Well, it's finally over. The beast that I have been fighting, cursing, and railing against for the past year has disappeared, just like that. Being gone from Ding Ding Dang has made the whole event seem like a dream. I find myself wondering, "Did that really happen?" And now that's it's over I can start on the road to recovery. Is there a 12-step program for this kind of thing? I guess the next best thing is a 2-month vacation to Southeast Asia, which is exactly what I'm doing.

Leaving Korea was bittersweet. I had to say goodbye to my student, Ken, who is about eleven or twelve. He's a great kid and I'll really miss him. I'll especially miss all the slang I taught him that he would hurl at me periodically throughout our lessons, like "Hey, you want a knuckle sandwich?!" or "Penis!!" Ken's mom gave us a beautiful Korean jewelry box as a parting gift.

Caroline's friend, Rupina, and her daughter, Susie, took us out for French food before we left. Rupina has done so much for Caroline in the past six months that sometimes I wonder how she (we) could have survived without her. It's people like Rupina and Ken's mom that have really made me realize what great people there are in Korea. I will miss them.
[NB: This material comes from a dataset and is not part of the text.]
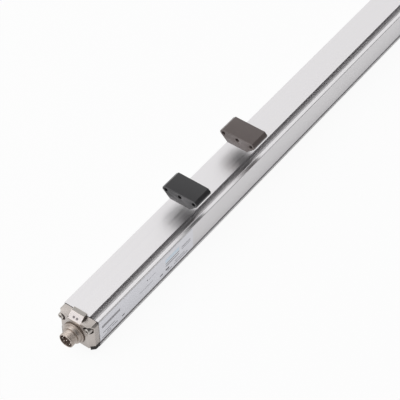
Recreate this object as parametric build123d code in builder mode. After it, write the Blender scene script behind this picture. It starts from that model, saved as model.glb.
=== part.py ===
from build123d import *
import os
from math import cos, pi, radians, sin, sqrt

# A magnetostrictive linear position sensor: an aluminium rail with a cast cap,
# a round plug inlet and two status lights at one end, and two block magnets
# that a machine carries along over the rail without touching it.
#
# Millimetres. X runs along the rail away from the inlet, Y across it, Z up.
# The origin is on the underside, at the rail's centre line, below the place
# where the measuring range begins.

os.makedirs("parts", exist_ok=True)

# Length of the rail: the measuring range with a dead zone at each end
measuring_length = 500.0
front_zone = 84.0
rear_zone = 66.0
rail_length = front_zone + measuring_length + rear_zone
rail_front = -front_zone
rail_rear = measuring_length + rear_zone

# Outside of the rail's section
rail_width = 41.3
rail_height = 36.8
rail_edge_radius = 0.8
flange_inset = 0.65
clamp_groove_low = 2.8
clamp_groove_height = 4.6
clamp_groove_depth = 3.4
top_groove_wall = 8.7
top_groove_width = 6.5
top_groove_depth = 4.8
top_groove_radius = 1.4

# Chamber inside the rail
wall = 2.85
floor_thickness = 2.6
lower_chamber_width = 28.0
boss_size = 9.8
groove_web = 2.7
chamber_radius = 0.7
chamber_half = rail_width / 2 - wall
shoulder_height = clamp_groove_low + clamp_groove_height + wall
ceiling_height = rail_height - wall
boss_underside = rail_height - boss_size
boss_inner = chamber_half - 5.3
web_underside = rail_height - top_groove_depth - groove_web
web_edge = top_groove_wall - groove_web

# End screws: cap heads in the two upper corners
screw_radius = 2.0
screw_length = 15.0
screw_head_radius = 3.5
screw_head_height = 4.0
screw_head_chamfer = 0.4
screw_socket_depth = 2.0
screw_socket_flats = 3.0
screw_inset = 4.9
screw_spread = rail_width / 2 - screw_inset
screw_drop = 5.8
screw_height = rail_height - screw_drop
channel_clearance = 0.05
screw_hole_clearance = 0.25

# End caps and their seals
seal_thickness = 0.4
cap_depth = 10.8
far_cap_depth = 6.0
cap_top = rail_height - 0.4
cap_bottom = 5.5
cap_shoulder = 2.2
cap_bevel = 4.8
screw_pocket_radius = 4.9
screw_pocket_depth = 4.4
screw_pocket_wall = 1.2
cap_hollow_inset = 3.75
cap_hollow_width = 2 * (screw_spread - cap_hollow_inset)
cap_hollow_low = 7.9
cap_hollow_drop = 3.6
cap_hollow_high = rail_height - cap_hollow_drop
cap_front_wall = 3.6
tongue_thickness = 1.65
tongue_length = 4.0
fit_clearance = 0.25
seal_inset = 0.6
foot_depth = 6.4
foot_inset = 1.1
foot_corner = 2.6
foot_lift = 0.3

# Hood with the status lights, on top of the inlet's cap
hood_width = 15.2
hood_rise = 3.9
hood_roof = 4.8
window_thickness = 1.0
window_rim = 0.35
light_radius = 1.2
light_spacing = 3.9
light_drop = 0.9
light_hole_clearance = 0.1
lamp_size = 2.6
lamp_thickness = 1.0
lamp_margin = 0.5
lamp_pocket_width = 12.0

# Round inlet, with its outer thread drawn as a plain cylinder
connector_height = rail_height / 2
thread_radius = 8.0
thread_length = 8.0
bore_radius = 7.0
mouth_chamfer = 0.5
collar_radius = 10.0
collar_length = 3.6
flange_radius = 11.6
flange_length = 1.2
ring_radius = 12.0
ring_thickness = 0.8
shank_radius = 7.0
shank_bore = 5.8
shank_hole_clearance = 0.2
insert_recess = 6.6
insert_overhang = 1.0
nut_flats = 17.0
nut_thickness = 2.4
pin_radius = 0.5
pin_circle = 4.9
pin_count = 7
pin_recess = 1.6
pin_step = 45.0
pin_clearance = 0.05

# Circuit boards and what stands on them
board_thickness = 1.6
connector_board_gap = 0.3
connector_board_corner = 1.0
pin_tail = 0.6
main_board_length = 73.0
main_board_start = 5.0
main_board_gap = 0.3
chip_height = 1.6
capacitor_radius = 3.0
capacitor_height = 9.0
capacitor_gap = 1.5
capacitor_edge = 3.5
plug_length = 6.0
plug_width = 12.0
plug_height = 3.0
plug_edge = 1.0
lead_width = 10.0
lead_thickness = 0.5
lead_rise = 4.0
lead_bend = 1.2
earth_strip = 0.3
earth_width = 4.0
earth_foot = 5.0
earth_bow = 1.2
earth_touch = 3.0
earth_height = 5.5
earth_bend = 0.8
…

Leaving DDD was easy. I was sad saying goodbye to my preschool kids, but the day got easier after that. When settling finances on the last day, DDD was stingy with us (not to mention that they totally ripped us off and broke the law with certain matters like the National Pension). Anyway, can't end on a bitter note. The other foreign teachers took us for galbi on our last night, which was great. And our landlord, Mr. Lee, who owns the store below us, opened up his store to us on the last night.

The train ride to Seoul was on a grey, misty day, which matched my mood. Korea is really green this time of year, and the rice paddies were brilliant. I think Korea has so much potential that they haven't tapped into yet, and I have a feeling that they're going to make great strides in the next twenty years.

Goodbye, Korea. You've been hard on me, but strangely, I think I'll miss you.